» Goal
Give only the number of lines that include the string "lowest".

» Supplied material
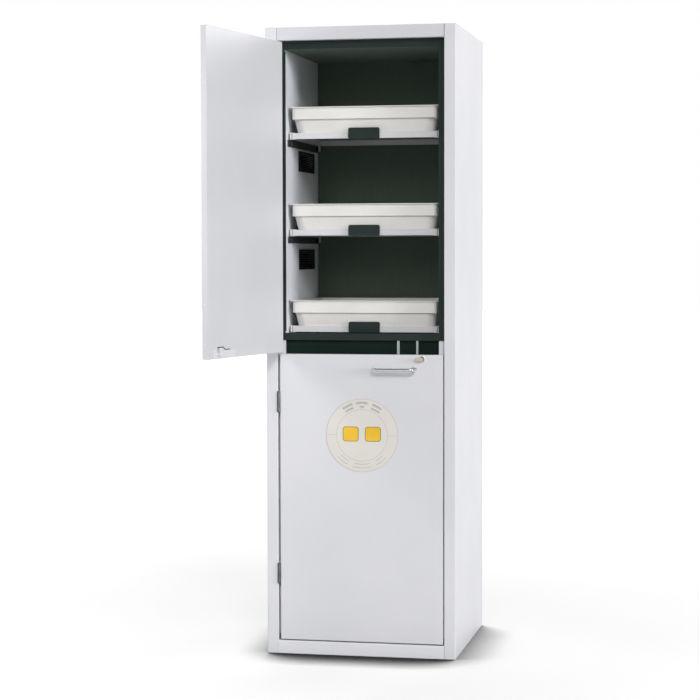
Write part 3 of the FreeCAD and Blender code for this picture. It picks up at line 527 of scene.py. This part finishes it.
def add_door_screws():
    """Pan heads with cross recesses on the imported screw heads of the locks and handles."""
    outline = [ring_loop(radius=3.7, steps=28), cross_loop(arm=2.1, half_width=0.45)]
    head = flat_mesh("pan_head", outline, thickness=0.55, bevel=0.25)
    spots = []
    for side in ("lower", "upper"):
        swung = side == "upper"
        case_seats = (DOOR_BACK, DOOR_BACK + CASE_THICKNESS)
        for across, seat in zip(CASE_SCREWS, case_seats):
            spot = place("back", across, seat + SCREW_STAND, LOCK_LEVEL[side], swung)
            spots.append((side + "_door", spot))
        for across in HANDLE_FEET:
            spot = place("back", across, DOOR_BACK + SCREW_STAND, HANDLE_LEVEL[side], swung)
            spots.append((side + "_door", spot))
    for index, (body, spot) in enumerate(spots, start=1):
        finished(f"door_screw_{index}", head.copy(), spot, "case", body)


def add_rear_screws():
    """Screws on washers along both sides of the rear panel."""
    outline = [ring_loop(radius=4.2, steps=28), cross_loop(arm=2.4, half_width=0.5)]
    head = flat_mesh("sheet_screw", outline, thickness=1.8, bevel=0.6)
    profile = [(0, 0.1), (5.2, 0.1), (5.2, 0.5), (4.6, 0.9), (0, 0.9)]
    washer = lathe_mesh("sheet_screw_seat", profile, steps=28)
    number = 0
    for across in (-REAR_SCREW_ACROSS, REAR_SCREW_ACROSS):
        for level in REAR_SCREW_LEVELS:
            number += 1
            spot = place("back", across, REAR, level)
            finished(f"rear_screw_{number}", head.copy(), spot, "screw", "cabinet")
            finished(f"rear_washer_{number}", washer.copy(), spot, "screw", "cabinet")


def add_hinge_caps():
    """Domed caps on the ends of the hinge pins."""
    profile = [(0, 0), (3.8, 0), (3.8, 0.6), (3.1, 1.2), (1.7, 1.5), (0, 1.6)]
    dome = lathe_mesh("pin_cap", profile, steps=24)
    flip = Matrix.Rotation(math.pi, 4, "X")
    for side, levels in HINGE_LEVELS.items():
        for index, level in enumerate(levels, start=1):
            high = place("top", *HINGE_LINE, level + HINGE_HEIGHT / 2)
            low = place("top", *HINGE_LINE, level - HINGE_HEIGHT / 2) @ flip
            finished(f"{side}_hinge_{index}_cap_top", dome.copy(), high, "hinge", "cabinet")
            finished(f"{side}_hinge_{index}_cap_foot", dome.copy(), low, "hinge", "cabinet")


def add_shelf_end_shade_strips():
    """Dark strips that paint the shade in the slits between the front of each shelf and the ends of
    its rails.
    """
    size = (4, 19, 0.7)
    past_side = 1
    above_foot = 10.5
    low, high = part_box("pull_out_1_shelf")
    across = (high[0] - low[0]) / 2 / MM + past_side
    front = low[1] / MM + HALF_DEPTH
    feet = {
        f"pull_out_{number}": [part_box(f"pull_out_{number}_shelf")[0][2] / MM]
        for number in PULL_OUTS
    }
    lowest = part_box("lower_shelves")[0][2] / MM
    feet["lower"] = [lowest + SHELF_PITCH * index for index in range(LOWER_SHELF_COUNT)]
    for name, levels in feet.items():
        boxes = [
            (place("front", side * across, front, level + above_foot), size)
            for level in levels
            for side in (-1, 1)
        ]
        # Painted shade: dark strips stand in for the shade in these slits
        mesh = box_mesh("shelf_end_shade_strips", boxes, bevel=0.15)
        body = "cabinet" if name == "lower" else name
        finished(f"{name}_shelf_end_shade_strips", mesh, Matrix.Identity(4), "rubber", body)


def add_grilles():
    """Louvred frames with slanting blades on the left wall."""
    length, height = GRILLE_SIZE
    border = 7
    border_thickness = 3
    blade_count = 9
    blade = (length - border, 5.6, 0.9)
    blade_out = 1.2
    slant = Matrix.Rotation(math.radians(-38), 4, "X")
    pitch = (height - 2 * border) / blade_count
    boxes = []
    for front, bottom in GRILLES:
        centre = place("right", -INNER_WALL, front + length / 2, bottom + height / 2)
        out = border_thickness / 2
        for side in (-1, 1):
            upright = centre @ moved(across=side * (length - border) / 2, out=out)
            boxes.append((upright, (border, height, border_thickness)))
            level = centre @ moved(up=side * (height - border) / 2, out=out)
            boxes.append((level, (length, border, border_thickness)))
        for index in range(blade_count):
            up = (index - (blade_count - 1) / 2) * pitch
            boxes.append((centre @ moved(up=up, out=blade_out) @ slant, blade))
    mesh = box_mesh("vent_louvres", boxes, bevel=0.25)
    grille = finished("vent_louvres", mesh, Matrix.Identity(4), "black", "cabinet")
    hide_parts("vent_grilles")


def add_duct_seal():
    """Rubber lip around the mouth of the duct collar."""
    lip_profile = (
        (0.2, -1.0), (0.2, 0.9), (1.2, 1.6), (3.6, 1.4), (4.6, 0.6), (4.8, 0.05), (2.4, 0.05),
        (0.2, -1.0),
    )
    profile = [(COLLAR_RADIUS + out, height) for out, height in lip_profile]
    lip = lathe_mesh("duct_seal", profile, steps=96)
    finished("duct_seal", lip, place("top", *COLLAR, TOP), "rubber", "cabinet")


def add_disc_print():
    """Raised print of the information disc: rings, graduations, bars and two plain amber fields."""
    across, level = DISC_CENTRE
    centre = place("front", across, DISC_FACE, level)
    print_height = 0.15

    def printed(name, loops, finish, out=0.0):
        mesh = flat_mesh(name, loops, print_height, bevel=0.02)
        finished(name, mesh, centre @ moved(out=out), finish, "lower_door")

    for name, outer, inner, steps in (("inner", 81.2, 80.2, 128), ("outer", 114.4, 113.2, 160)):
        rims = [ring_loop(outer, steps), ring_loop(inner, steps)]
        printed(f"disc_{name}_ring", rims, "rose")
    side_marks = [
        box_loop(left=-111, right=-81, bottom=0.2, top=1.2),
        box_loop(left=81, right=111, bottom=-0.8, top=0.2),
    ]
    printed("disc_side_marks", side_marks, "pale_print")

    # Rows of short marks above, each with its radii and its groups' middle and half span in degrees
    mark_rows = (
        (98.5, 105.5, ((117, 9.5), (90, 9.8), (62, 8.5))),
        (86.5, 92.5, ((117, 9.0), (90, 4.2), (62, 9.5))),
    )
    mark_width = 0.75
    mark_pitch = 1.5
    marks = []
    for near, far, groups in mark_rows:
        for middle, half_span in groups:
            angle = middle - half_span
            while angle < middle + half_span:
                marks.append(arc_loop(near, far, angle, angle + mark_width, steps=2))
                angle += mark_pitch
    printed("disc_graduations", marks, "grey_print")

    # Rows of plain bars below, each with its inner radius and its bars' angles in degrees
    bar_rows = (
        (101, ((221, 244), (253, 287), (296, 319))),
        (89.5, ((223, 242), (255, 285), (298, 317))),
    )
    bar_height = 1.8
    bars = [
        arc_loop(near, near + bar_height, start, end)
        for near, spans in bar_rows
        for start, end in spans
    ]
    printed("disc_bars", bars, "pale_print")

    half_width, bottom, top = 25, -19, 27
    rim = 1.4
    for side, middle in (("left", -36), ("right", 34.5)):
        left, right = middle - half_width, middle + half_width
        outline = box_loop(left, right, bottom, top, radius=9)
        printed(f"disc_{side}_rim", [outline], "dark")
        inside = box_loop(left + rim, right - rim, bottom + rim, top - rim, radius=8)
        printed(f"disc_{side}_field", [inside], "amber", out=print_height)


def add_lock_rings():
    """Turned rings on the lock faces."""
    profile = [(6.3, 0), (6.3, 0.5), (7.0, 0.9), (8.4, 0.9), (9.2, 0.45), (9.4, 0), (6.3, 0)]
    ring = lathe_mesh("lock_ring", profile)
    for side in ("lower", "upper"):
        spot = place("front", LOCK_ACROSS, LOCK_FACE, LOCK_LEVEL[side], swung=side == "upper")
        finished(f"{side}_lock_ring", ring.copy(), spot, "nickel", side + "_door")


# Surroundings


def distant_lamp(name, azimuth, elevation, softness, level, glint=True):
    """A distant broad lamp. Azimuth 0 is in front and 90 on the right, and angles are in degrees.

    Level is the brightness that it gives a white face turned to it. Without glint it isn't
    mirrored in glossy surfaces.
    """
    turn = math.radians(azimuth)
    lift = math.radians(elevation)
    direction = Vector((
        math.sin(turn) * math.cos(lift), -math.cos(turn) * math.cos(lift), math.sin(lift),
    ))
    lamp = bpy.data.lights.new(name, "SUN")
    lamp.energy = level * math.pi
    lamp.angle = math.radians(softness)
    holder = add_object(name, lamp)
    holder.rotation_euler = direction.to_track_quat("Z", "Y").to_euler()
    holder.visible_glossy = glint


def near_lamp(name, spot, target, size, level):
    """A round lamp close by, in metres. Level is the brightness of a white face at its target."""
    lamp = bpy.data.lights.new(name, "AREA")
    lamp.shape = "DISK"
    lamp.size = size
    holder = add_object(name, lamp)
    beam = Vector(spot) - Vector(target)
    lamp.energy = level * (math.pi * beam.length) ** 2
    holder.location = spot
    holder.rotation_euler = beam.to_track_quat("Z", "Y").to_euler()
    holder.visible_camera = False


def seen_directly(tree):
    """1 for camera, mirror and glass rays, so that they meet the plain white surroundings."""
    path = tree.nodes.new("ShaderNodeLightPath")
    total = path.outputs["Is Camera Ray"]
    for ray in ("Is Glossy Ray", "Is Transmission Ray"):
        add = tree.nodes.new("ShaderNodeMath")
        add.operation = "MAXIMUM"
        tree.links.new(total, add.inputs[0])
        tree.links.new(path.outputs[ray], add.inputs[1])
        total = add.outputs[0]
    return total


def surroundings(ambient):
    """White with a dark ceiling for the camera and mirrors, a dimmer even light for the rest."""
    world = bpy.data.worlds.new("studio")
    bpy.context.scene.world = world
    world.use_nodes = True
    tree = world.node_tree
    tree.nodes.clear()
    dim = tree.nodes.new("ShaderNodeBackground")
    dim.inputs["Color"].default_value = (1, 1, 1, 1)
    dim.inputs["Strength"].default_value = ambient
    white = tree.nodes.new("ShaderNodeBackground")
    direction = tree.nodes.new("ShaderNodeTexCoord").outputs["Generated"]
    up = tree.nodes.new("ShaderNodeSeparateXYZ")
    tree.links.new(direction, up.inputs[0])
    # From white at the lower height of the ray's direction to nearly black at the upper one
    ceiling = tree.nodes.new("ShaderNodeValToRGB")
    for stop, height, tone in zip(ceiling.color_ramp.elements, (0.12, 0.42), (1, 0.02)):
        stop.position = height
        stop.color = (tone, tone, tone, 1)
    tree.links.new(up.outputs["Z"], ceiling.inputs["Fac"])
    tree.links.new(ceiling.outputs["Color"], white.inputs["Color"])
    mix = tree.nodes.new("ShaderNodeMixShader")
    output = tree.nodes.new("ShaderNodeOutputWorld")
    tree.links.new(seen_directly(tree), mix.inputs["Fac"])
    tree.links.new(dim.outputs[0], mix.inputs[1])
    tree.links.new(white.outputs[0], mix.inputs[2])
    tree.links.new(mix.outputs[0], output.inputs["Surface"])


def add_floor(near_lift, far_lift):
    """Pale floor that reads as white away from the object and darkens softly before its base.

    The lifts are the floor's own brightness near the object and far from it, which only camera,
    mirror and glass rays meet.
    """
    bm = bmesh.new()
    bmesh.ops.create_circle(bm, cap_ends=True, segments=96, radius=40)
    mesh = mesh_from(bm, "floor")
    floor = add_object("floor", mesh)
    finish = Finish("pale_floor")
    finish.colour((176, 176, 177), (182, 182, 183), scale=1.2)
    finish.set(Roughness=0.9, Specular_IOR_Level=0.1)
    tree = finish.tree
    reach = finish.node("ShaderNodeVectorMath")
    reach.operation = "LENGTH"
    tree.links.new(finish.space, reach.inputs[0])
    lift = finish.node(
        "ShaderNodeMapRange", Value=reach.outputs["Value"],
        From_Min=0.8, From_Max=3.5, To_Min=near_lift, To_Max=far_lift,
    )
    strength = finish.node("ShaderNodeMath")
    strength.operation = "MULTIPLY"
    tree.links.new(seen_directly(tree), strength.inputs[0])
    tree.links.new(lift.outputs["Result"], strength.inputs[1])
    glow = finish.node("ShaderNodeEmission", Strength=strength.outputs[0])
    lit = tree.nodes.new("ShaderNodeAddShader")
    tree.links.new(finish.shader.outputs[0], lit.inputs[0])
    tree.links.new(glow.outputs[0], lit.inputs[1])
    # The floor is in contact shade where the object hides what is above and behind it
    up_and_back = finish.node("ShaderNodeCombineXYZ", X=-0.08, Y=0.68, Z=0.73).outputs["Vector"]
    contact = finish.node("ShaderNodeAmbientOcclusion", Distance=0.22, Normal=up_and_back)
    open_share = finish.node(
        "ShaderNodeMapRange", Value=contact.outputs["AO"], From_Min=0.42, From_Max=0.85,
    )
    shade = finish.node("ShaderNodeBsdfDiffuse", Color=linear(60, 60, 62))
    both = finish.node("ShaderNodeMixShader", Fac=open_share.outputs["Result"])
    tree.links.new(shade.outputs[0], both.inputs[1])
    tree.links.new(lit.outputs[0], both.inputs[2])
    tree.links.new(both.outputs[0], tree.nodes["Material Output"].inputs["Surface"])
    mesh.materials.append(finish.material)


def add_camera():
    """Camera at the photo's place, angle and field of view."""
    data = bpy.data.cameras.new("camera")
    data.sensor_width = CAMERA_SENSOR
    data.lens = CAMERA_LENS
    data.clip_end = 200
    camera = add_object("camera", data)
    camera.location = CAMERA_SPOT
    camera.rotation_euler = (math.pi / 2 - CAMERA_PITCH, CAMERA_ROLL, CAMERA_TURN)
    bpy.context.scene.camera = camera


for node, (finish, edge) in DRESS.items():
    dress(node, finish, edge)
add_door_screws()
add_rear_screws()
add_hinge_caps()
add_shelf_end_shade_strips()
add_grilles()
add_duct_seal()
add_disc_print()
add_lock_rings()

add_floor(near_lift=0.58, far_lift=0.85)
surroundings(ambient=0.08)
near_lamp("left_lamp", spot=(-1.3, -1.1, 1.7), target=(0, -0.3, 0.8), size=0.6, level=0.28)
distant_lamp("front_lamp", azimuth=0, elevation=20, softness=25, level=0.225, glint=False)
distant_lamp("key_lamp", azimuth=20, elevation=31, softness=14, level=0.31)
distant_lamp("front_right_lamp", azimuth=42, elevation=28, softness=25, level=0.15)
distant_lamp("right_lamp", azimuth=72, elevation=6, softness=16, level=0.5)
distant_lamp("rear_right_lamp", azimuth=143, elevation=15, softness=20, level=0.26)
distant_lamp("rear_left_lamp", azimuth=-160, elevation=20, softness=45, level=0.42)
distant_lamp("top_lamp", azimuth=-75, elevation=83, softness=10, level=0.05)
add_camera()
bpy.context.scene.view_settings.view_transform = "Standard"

» In response
2